Google、ChromeデベロッパーツールのLighthouseによる構造化データチェック機能を改良予定

[レベル: 上級]

Chrome のデベロッパー ツールで利用できる Lighthouse の SEO 監査に含まれる構造化データの検証機能を Google は拡張する予定です。

リッチリザルト テストはリッチリザルト用構造化データだけをサポート

リッチリザルト テスト ツールが、すべてのリッチリザルトの構造化データをサポートしたことにともない、構造化データ テスト ツールの提供終了が決まりました。

しかしながら、リッチリザルト テスト(以下、RRT)は Google 検索でリッチリザルトとして使われる構造化データだけを検証対象にしています。
リッチリザルトとして使われていない構造化データに関しては、技術的な妥当性を検証できません。

一方で、廃止が決まった構造化データ テスト ツール(以下、SDTT)はリッチリザルトとして使われていようがいまいがに関係なく、構造化データが技術的に有効かどうかを検証できます。

リッチリザルトとして使われていない構造化データを検証するツールは SDTT 以外にもいくつかあります。
しかし、どれも使い勝手がいいとは言いがたいものばかりです。

慣れ親しんできた SDTT の存続を望む声が SEO 界隈には多いようです(僕も残してほしい人の 1 人)。

Lighthouse の構造化データ チェックを改良予定

RRT 以外で、構造化データをチェックする手段を Google は提供する用意があります。

1 つは Chrome のデベロッパー ツールで利用できる Lighthouse です。
Lighthouse には構造化データのバリデーション機能が付いています。

監査項目に「SEO」を含めるとレポートしてくれます。

Lighthouse の構造化データ チェック

ただし、Lighthouse の監査は構造化データが有効か有効でないかだけしかチェックできません。
具体的に何が問題なのかの詳細まではレポートしないのです。

ですが、Lighthouse の構造化データ チェック機能を改良するプロジェクトが進行中とのことです。
Google の今季のインターンが中心となって開発に従事するそうです。

Google の Martin Splitt(マーティン・スプリット)氏が Reddit でコメントしました。

There is work underway for better structured data checks in Lighthouse, but that’ll probably take a little longer.

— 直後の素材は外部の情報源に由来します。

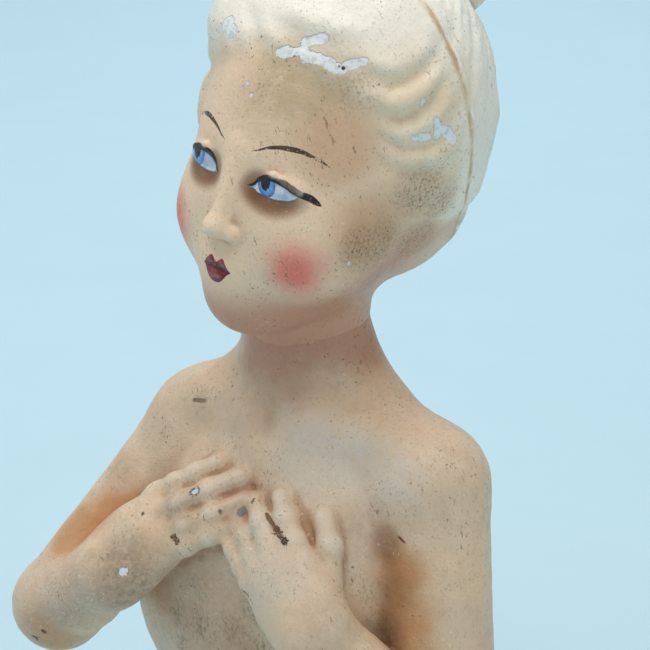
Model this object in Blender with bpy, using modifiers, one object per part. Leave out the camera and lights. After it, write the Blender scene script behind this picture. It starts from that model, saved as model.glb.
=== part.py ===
"""Painted plaster half-figure of a lady, hands on the chest: hollow plaster castings, the armature that ties
them together, and the closed base.

Run with: blender --background --python part.py
Lengths in the figure's own tables are millimetres, turned into metres as each mesh is made.
X is the figure's left, -Y its front, Z up; the origin is the middle of the face that it stands on.
"""

import math

import bmesh
import bpy
import numpy as np
from mathutils import Matrix, Vector

# ------------------------------------------------------------------ driving dimensions, mm
WALL = 5.0                       # plaster wall of the hollow castings
GAP = 0.35                       # bed of glue or slip between two castings
SEAT_GAP = 0.5                   # the same under the hands and forearms
TORSO_PARTING_Y = 5.0            # front and back torso castings meet on this plane
HEAD_PARTING_Y = 14.8            # the same for the head, in the head's own frame, through a plane that leans
HEAD_PARTING_LEAN = 12.4         # this many degrees forward at the crown
BASE_Z = 2.0                     # underside of the plaster, on the felt
BOARD_T = 5.0                    # closing board
NECK_TOP_Z = 177.0               # the neck is a spigot that runs up inside the head
ROD_R, PIN_R, BUN_PIN_R, SCREW_R = 2.0, 1.0, 1.2, 1.7

HEAD_C = np.array([5.5, 4.5, 201.0])
HEAD_YAW, HEAD_TILT = -7.0, 4.0
L_SHOULDER, L_ELBOW, L_WRIST = (37.5, 4, 121), (51, -8, 54), (28.5, -32.5, 91)
R_SHOULDER, R_ELBOW, R_WRIST = (-33.5, 3, 122), (-56.4, -30, 77), (-37.5, -33, 90.6)
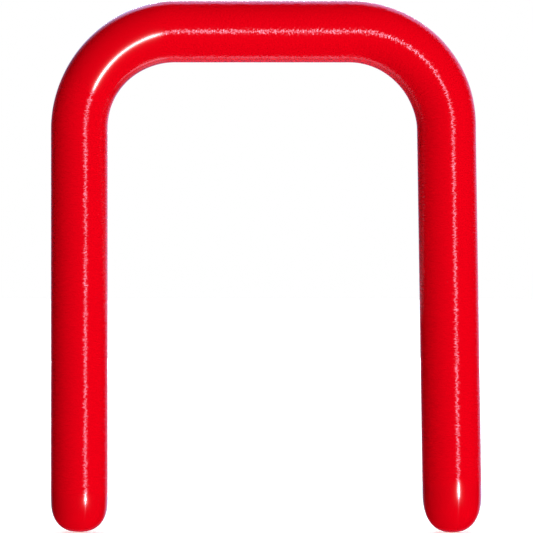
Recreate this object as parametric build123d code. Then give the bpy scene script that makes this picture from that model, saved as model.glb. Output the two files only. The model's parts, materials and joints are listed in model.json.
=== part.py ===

We actually have an intern working on that this intern season! I’m really excited about that!

ベンダーに依存せずにウェブデベロッパーにベストプラクティスを提供することを Lighthouse は主眼に置いています。
したがって、Google のリッチリザルトに使われる構造化データだけしか対象にしないというのは趣旨にそっていません。

現状の Lighthouse は、Google 製の SDTT と サードパーティ製の Structured Data Linter を利用して構造化データを検証しています。
改良に際してどのツールを利用するのか、あるいは独自の検証機能を持たせるのかはわかりませんが、Lighthouse で構造化データをもっと詳細に検証できる見込みが出てきたのは嬉しいニュースです。

ただ、近いうちにということではくしばらく時間がかかりそうです。
それでも、構造化データ チェック用の新たなツールとして期待が持てます。

RRT はなぜすべての構造化データをサポートしないのか?

RRT がすべての構造化データの検証をサポートしない理由について最後に触れておきます。

RRT はその名が示すように “リッチリザルト” をテストするためのツールです。
リッチリザルト は Google 検索特有の機能です。
Google 検索のリッチリザルトとして使われる構造化データだけを検証対象にすることは理にかなっています。

リッチリザルトに使われない構造化データを検証しそれが有効だったとして、「何が変わるの?」と困惑させてしまう懸念があります(僕のブログの常連読者のように詳しい人にはそんなことはないでしょうが、構造化データにそれほど詳しくないサイト管理者はとてもたくさんいるのです)。

構造化データを検証するのに、RRT と SDTT の 2 種類のツールが存在することも混乱のもとになります。
1 つにしたほうがシンプルです。
Google 側の保守も楽になるでしょう。

Google 検索だけに焦点を当てることを目的に、構造化データの検証用ツールとして RRT だけに絞ることに Google は決めたのです。